Aim of the task. Copy each line below without leaving any out.

·····

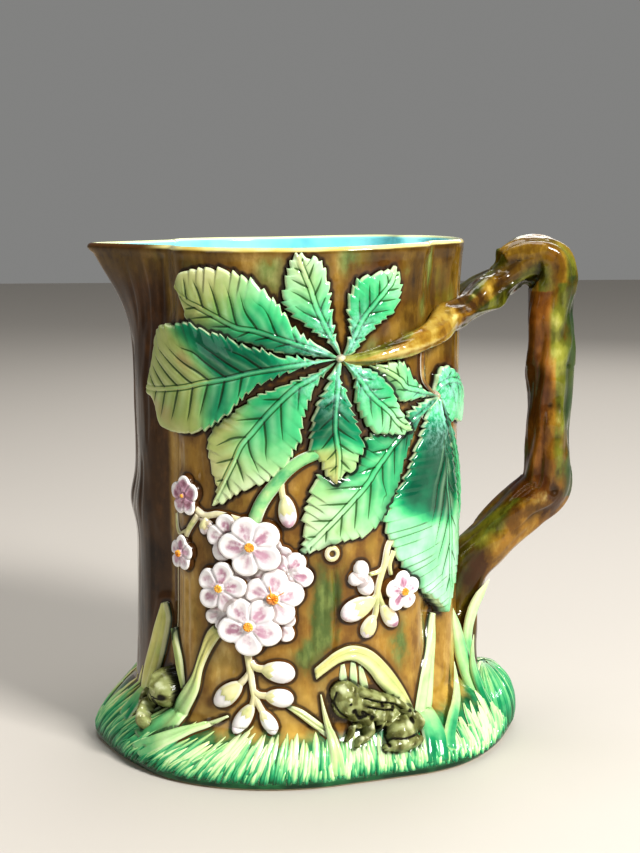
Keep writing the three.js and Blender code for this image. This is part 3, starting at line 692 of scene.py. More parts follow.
def ring_knot(u, v, r, H=1.7):
    """A raised ring round a small hollow, such as a lost twig leaves in bark."""
    na = 40; ang = np.linspace(0, 2 * math.pi, na, endpoint=False)
    prof = [(0.18, -0.5), (0.40, -0.25), (0.56, 0.7), (0.70, 1.0), (0.86, 0.97), (1.02, 0.80), (1.15, 0.45), (1.24, 0.06), (1.50, 0.02), (1.50, -0.75)]
    rr = np.array([a for a, b in prof]) * r; hh = np.array([b for a, b in prof]) * H
    U = u + rr[:, None] * np.cos(ang) * 0.92 + 0 * ang; V = v + rr[:, None] * np.sin(ang)
    h = np.broadcast_to(hh[:, None], U.shape) * (1 + 0.25 * np.sin(ang + 0.8))[None, :]
    X = lifted(U, V, h); m = len(prof); idx = np.arange(m * na).reshape(m, na); nx = np.roll(idx, -1, 1)
    c = lifted(np.array([u]), np.array([v]), np.array([-0.9])); cb = lifted(np.array([u]), np.array([v]), np.array([-2.2]))
    Vx = np.vstack([X.reshape(-1, 3), c, cb]); ci, bi = m * na, m * na + 1
    q = np.stack([idx[:-1], idx[1:], nx[1:], nx[:-1]], -1)
    O = np.vstack([normal(U, V).reshape(-1, 3), normal(np.array([u]), np.array([v])), -normal(np.array([u]), np.array([v]))])
    flip = facing(Vx, q[4].reshape(-1, 4), O)[0, 0] != q[4].reshape(-1, 4)[0, 0]
    t = lambda F: F[:, ::-1] if flip else F
    gr = np.r_[np.repeat(np.array([0, 0, 0.5, 1, 1, 1, 1, 1, 0, 0.0]), na), 0, 0]
    ed = np.r_[np.repeat(np.array([-1, -0.9, -0.5, 3, 3, 3, 3, -0.5, -1, -1.0]), na), -1, -1]
    put(flowers, Vx, [(t(q[:7].reshape(-1, 4)), 0), (t(q[7:].reshape(-1, 4)), 1), (t(np.stack([np.full(na, ci), idx[0], nx[0]], -1)), 0),
                      (t(np.stack([np.full(na, bi), nx[-1], idx[-1]], -1)), 1)], True, green=gr, edge=ed, above=np.full(len(Vx), 9.0))
    ABOVE.stamp(np.stack([U[7], V[7]], -1), 3.0)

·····

Correct result.
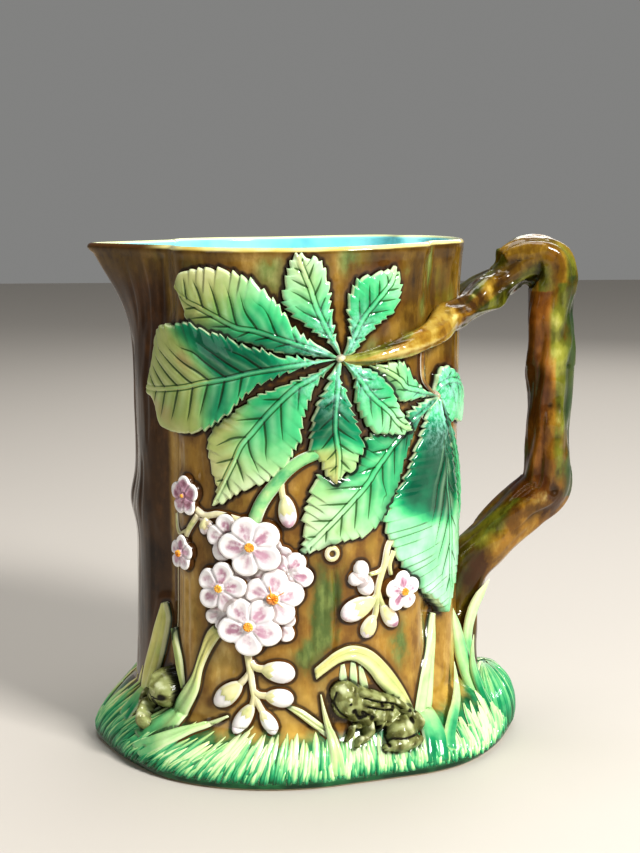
Keep writing the three.js and Blender code for this image. This is part 3, starting at line 692 of scene.py. More parts follow.
def ring_knot(u, v, r, H=1.7):
    """A raised ring round a small hollow, such as a lost twig leaves in bark."""
    na = 40; ang = np.linspace(0, 2 * math.pi, na, endpoint=False)
    prof = [(0.18, -0.5), (0.40, -0.25), (0.56, 0.7), (0.70, 1.0), (0.86, 0.97), (1.02, 0.80), (1.15, 0.45), (1.24, 0.06), (1.50, 0.02), (1.50, -0.75)]
    rr = np.array([a for a, b in prof]) * r; hh = np.array([b for a, b in prof]) * H
    U = u + rr[:, None] * np.cos(ang) * 0.92 + 0 * ang; V = v + rr[:, None] * np.sin(ang)
    h = np.broadcast_to(hh[:, None], U.shape) * (1 + 0.25 * np.sin(ang + 0.8))[None, :]
    X = lifted(U, V, h); m = len(prof); idx = np.arange(m * na).reshape(m, na); nx = np.roll(idx, -1, 1)
    c = lifted(np.array([u]), np.array([v]), np.array([-0.9])); cb = lifted(np.array([u]), np.array([v]), np.array([-2.2]))
    Vx = np.vstack([X.reshape(-1, 3), c, cb]); ci, bi = m * na, m * na + 1
    q = np.stack([idx[:-1], idx[1:], nx[1:], nx[:-1]], -1)
    O = np.vstack([normal(U, V).reshape(-1, 3), normal(np.array([u]), np.array([v])), -normal(np.array([u]), np.array([v]))])
    flip = facing(Vx, q[4].reshape(-1, 4), O)[0, 0] != q[4].reshape(-1, 4)[0, 0]
    t = lambda F: F[:, ::-1] if flip else F
    gr = np.r_[np.repeat(np.array([0, 0, 0.5, 1, 1, 1, 1, 1, 0, 0.0]), na), 0, 0]
    ed = np.r_[np.repeat(np.array([-1, -0.9, -0.5, 3, 3, 3, 3, -0.5, -1, -1.0]), na), -1, -1]
    put(flowers, Vx, [(t(q[:7].reshape(-1, 4)), 0), (t(q[7:].reshape(-1, 4)), 1), (t(np.stack([np.full(na, ci), idx[0], nx[0]], -1)), 0),
                      (t(np.stack([np.full(na, bi), nx[-1], idx[-1]], -1)), 1)], True, green=gr, edge=ed, above=np.full(len(Vx), 9.0))
    ABOVE.stamp(np.stack([U[7], V[7]], -1), 3.0)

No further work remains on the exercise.